Whatever his flaws, Trump knew the world was a safer place when America projected strength.
Now we have a new president, one who thinks, with zero justification, that he knows better than his defense or intelligence advisers and who, ignoring their advice, has personally engineered an historically humiliating and tragic defeat to our nation.
There’s a reason why, in 2009, Gen. Stanley McChrystal, directing our war effort in Afghanistan at the time, warned that if we followed then-Vice President Joe Biden’s “shortsighted” counter-terrorism strategies, we would create “Chaos-istan.”
It is worth noting that Trump’s attack on Syria’s airbase came three years after President Obama reached an agreement whereby Russian President Vladimir Putin would destroy Assad’s chemical weapons stores, boasting afterwards that “It turns out we’re getting chemical weapons out of Syria without having initiated a strike.” Obama’s Secretary of State John Kerry claimed on “Meet the Press,” “With respect to Syria, we struck a deal where we got 100% of the chemical weapons out.” Not true.
Biden, a product of that administration, has in just seven months shown the world that the U.S. has no “red lines,” does not care about our allies and cannot be trusted.
If Biden were a man of integrity, he would resign. He would take responsibility for setting in motion the events that directly led to the deaths of 13 service members and nearly 200 Afghans.
Unhappily, by lying about his decisions and blaming his predecessor, the Afghan military and his own advisers for the catastrophes of the past week, Biden has shown he is not a man of integrity. He will not resign.
Instead, his White House will hope that Americans tire of the ongoing tragedy of Afghanistan. They will try to deflect attention from the inevitable murders of U.S.-allied people in coming months and hope the liberal media plays along, burying the unflattering news.
Biden’s team will concoct responses, like the drone strike that “likely” killed ISIS operatives reportedly planning another attack on those trying to flee the country. Some wonder: if our intel groups had identified important ISIS-K leaders arranging to kill Americans, why didn’t they take out the “planner” and his sidekick before it happened?
Skeptics question why the White House has not yet named the two individuals hit by the drone. Is it because the victims were low-level nobodies who were just sitting in the wrong place at the wrong time?
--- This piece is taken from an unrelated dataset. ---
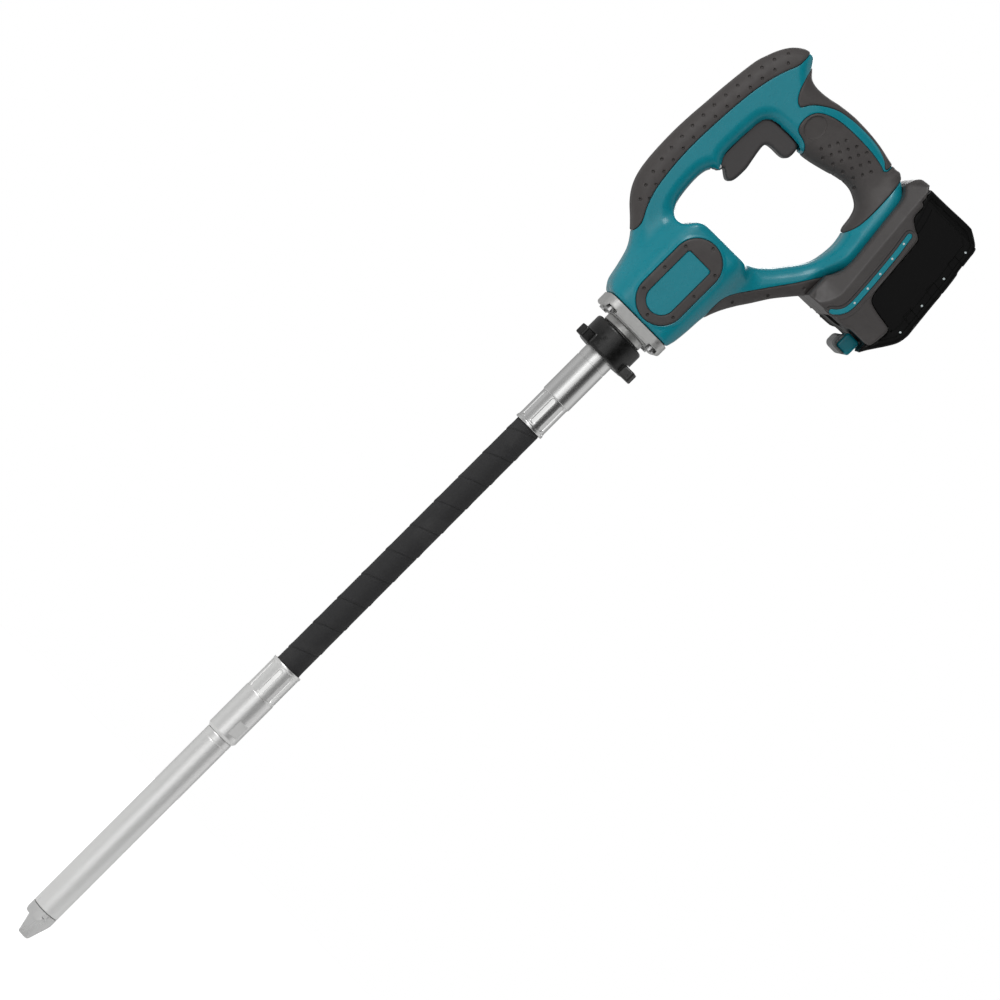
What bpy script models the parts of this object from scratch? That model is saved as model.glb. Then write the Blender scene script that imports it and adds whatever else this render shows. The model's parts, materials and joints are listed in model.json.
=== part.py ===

Such responses will not exonerate the Biden White House; heads should roll.
Antony Blinken, who appears to have misrepresented how many Americans were left in Afghanistan and whose State Department did nothing to prepare for the evacuations of tens of thousands of people, should be fired.
A leaked email from a State Department official called conditions “dire” at the Al Udeid Air Base in Doha, where thousands of airlifted refugees have been housed. Axios quoted the communication: “Where the Afghans are housed is a living hell. Trash, urine, fecal matter, spilled liquids and vomit cover the floors.” This is inexcusable; State had many months to ready the needed facilities.
The late Sen. John McCain opposed Blinken’s nomination as deputy secretary of state in 2014, saying he rarely tried to block a president’s choice, but, “In this case, this individual has actually been dangerous to America and to the young men and women who are fighting and serving it.” McCain objected to Blinken’s mulishly setting a timetable to end the war in Afghanistan, regardless of the outcome. How prescient.
If nothing else, Blinken should be fired for telling the press, in all seriousness, on Aug. 25: “Our expectation… is that people who want to leave Afghanistan after the U.S. military departs should be able to do so.”
Next up: Lloyd Austin, secretary of defense, whom Biden once referred to as “the guy who runs that outfit over there,” having seemingly forgotten the name of both his top defense official and the Pentagon.
Austin apparently did not share Biden’s sunny view that the Afghan government would hold and anticipated the rushed Afghanistan exodus could end in disaster. He should have but failed to convince Biden to change course.
Worse, Austin admitted defeat, telling the world “we don’t have the capability to go out and collect up large numbers of people.” This, even as other countries were staging rescue missions to save citizens unable to reach Kabul’s airport.
Finally, Jake Sullivan is more deer-in-the-headlights than national security adviser. Sullivan’s background includes penning policy papers, not overseeing military-style operations in real time. He never served in the armed forces, and is visibly over his head.
Americans are horrified that we have lost 13 heroes, that our country has abandoned friends and allies, and left countless countrymen behind. They are also angry, knowing that our nation is the most powerful nation on earth, and can do better.
With Joe Biden in the Oval Office, that may not be true.